To run a Pareto analysis, start by ranking your categories from largest to smallest by frequency or value. Calculate each category’s individual percentage of the total, then build the cumulative percentage column the same way described above. The first category’s cumulative percentage equals its individual percentage. Each subsequent category adds its own percentage to the running total.

Plot the results as a Pareto chart: bars for individual percentages (sorted from tallest to shortest) on the left axis, and a line for cumulative percentage on the right axis. The right axis runs from 0% to 100%. Where the cumulative percentage line crosses 80%, draw a horizontal line down to the category axis. Everything to the left of that point represents the “vital few” causes responsible for most of the effect.

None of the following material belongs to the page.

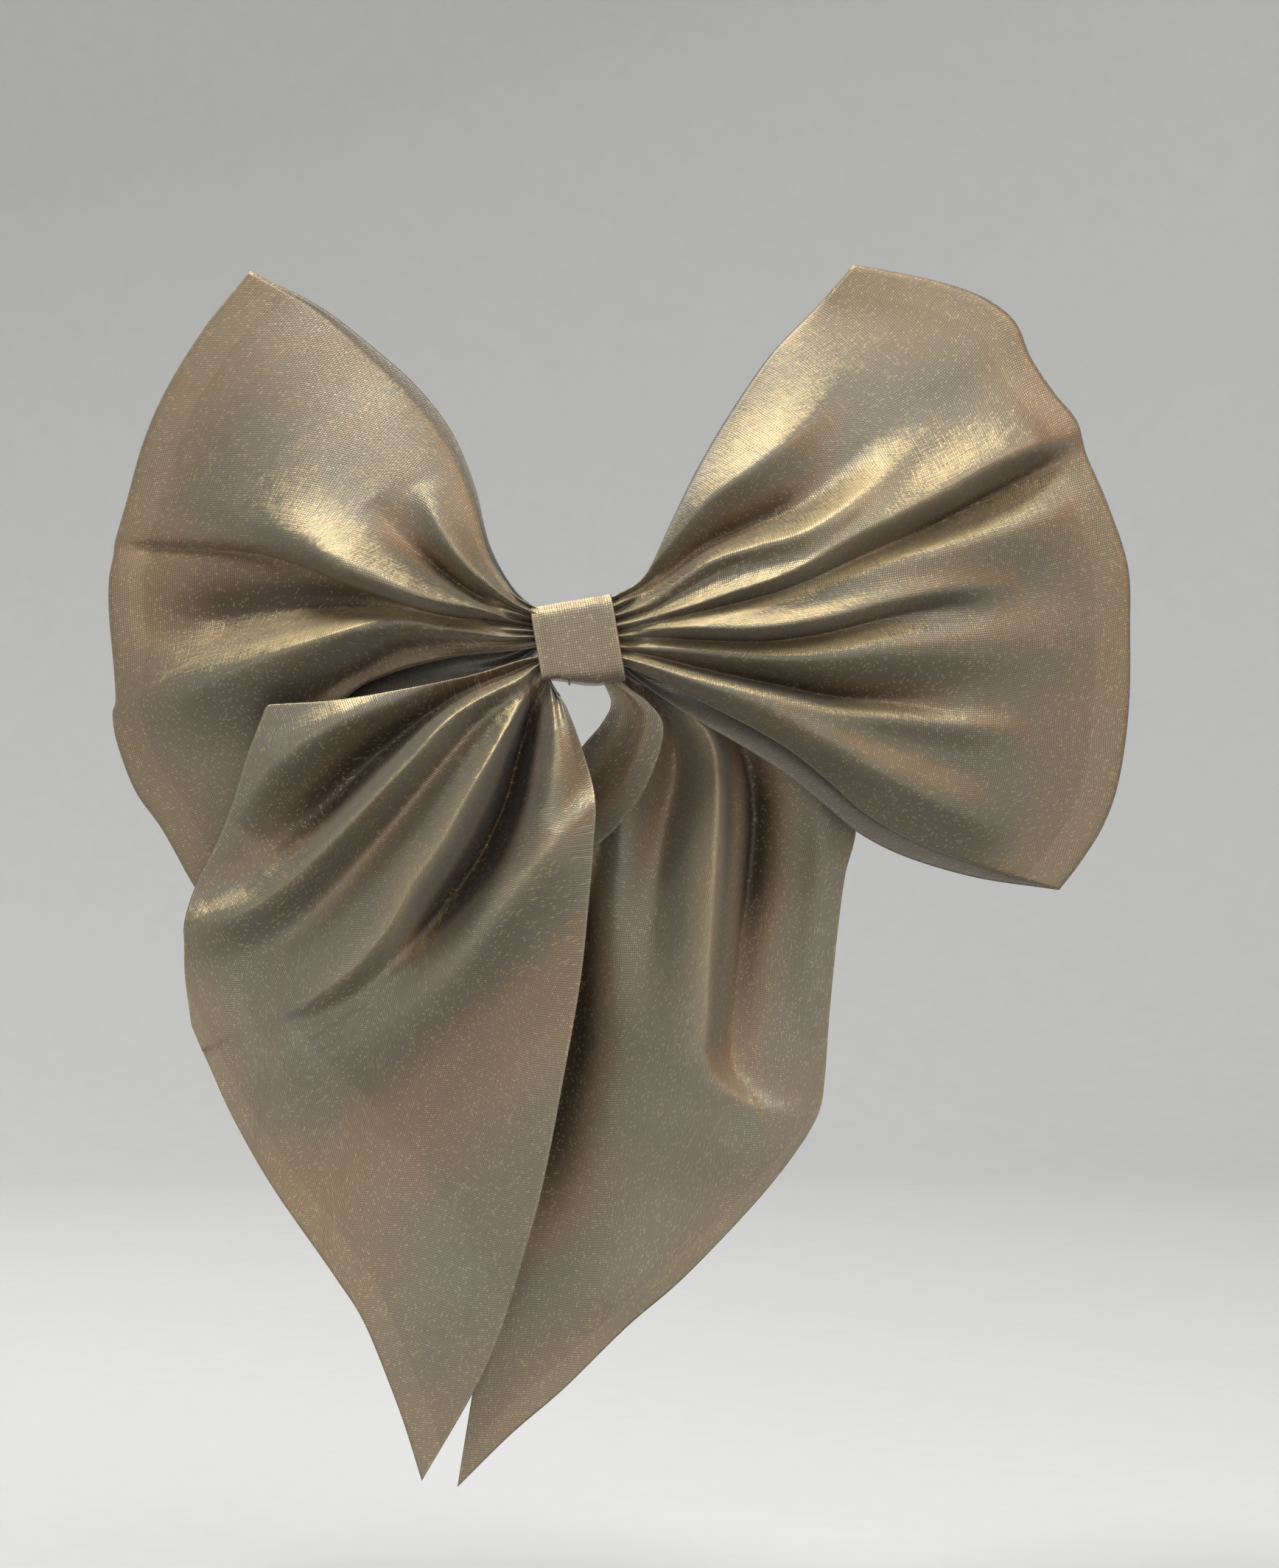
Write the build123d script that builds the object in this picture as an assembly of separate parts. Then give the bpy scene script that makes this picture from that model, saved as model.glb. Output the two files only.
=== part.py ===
from build123d import *
import math
import os

# A large hair bow of thin cloth on a spring barrette.
# +Z is up as the bow is worn, -Y is its front, +X is to the right seen from the front.
# The origin is the middle of the face of the clip's arm that lies against the head.

# ---------------------------------------------------------------- driving dimensions, mm
# Loops: how far each reaches from the middle, and how far its corners rise and fall.
left_loop_reach = 92.0
left_loop_rise = 72.5
left_loop_fall = 56.0
right_loop_reach = 108.0
right_loop_rise = 73.8
right_loop_fall = 48.8
# Tails: sideways reach and the drop to the tip of the slanted cut.
left_tail_reach = 76.8
left_tail_drop = 164.1
right_tail_reach = 54.7
right_tail_drop = 166.2
cloth_thickness = 0.6        # the thin cloth, given a body thick enough to weigh and collide
loop_swell = 8.0             # how far the front layer stands out between knot and end
back_swell = 1.5             # the same for the back layer, towards the head
end_setback = 19.0           # the loops' ends lie this far behind the knot's front face
seam_gap = 0.6               # between the two layers where the end seam joins them
seam_width = 1.4

# Knot band, worn at a slight tilt.
band_width = 15.8            # along the clip
band_height = 17.0
band_depth = 15.4            # front to back, round the necks and the clip's bar
band_wall = 0.8
band_corner = 2.0
band_tilt = 9.7              # degrees, right side up
band_drop = 1.1              # the band's middle lies this far below the clip's
thread = 0.35                # thickness of the sewing and gathering threads
thread_turns = 3
thread_pitch = 3.0
stitch_count = 4

# Gathered necks inside the band.
neck_clear = 0.3             # between a neck and its neighbours
loop_neck_height = 9.2
tail_neck_height = 4.2
loop_pleat = 1.3             # half height of the gathers at the neck
tail_pleat = 1.1

# Clip.
clip_length = 82.0
clip_width = 9.0
metal = 0.8                  # the stamped bar and the arm
bar_flat = 13.0              # straight length at each end of the curved bar
bar_bow = 4.2                # how far the bar's middle bows to the front
hair_gap = 5.6               # between the arm and the crown of the leaf
leaf_crown = 2.2             # how far the leaf bows towards the arm
leaf_width = 5.6
leaf_metal = 0.3
leaf_foot = 4.5
bridge_metal = 0.5
bridge_width = 2.4
pin_diameter = 1.2
pin_from_end = 4.0
pin_head = 0.4
knuckle_wall = 0.85
ear_length = 5.4
arm_side_clear = 0.2         # between the arm and each ear
arm_overhang = 1.8           # the arm's finger lip past the end of the bar
prong_width = 3.0
prong_metal = 0.6
prong_spacing = 3.0          # clear space between the two prongs
prong_above = 3.0            # the prong tips stand this far past the arm
barb = 0.5
barb_height = 1.3
window_clear = 0.15          # between a barb and the side of the arm's window
window_end_clear = 0.4
catch_length = 6.0
catch_metal = 0.5
rivet_diameter = 1.4
rivet_head = 2.2
rivet_head_height = 0.4
sewing_hole = 2.0
sewing_hole_place = 15.0     # from the middle, each side of the band

# Named clearances.
pin_running = 0.05           # radial, arm on pin
pin_seated = 0.02            # radial, pin in ears
leaf_seat = 0.05
root_clear = 0.15            # under each prong
thread_clear = 0.15

rows = 6                     # steps from the knot to the end of each cloth fan
columns = 12                 # steps across the cloth

# ---------------------------------------------------------------- depths, front is -Y
arm_inner = -metal
leaf_crown_face = arm_inner - hair_gap
leaf_foot_face = leaf_crown_face - leaf_crown
bar_end_inner = leaf_foot_face - leaf_metal - leaf_seat
bar_end_front = bar_end_inner - metal
bar_middle_inner = bar_end_inner - bar_bow
bar_middle_front = bar_middle_inner - metal
bar_curve_end = clip_length / 2 - bar_flat
bar_radius = (bar_curve_end ** 2 + bar_bow ** 2) / (2 * bar_bow)


def bar_sag(x):
    """How far the curved bar has fallen back from its middle at a place along it."""
    return bar_radius - math.sqrt(bar_radius ** 2 - x ** 2)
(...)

If you’re tracking customer complaints, for instance, the categories to the left of the 80% line are the complaint types that, if resolved, would eliminate the bulk of your issues.

Tips for Accurate Results

Double-check that your frequencies add up to the actual total before dividing. A miscount in even one category will throw off every cumulative percentage from that row forward. The simplest check: your final cumulative frequency must equal the total number of observations, and your final cumulative percentage must equal exactly 100%.

When working with grouped data (intervals like 0–10, 11–20), make sure the intervals don’t overlap and don’t leave gaps. If someone scores exactly 10, they need to fall into one interval, not two. Overlapping bins inflate your total and produce cumulative percentages that exceed 100%.

If your data has ties or categories with zero observations, include those rows anyway. A zero frequency doesn’t change the cumulative total, but skipping the row can make your table harder to read and your chart misleading. Keeping every category visible ensures readers can see the full distribution at a glance.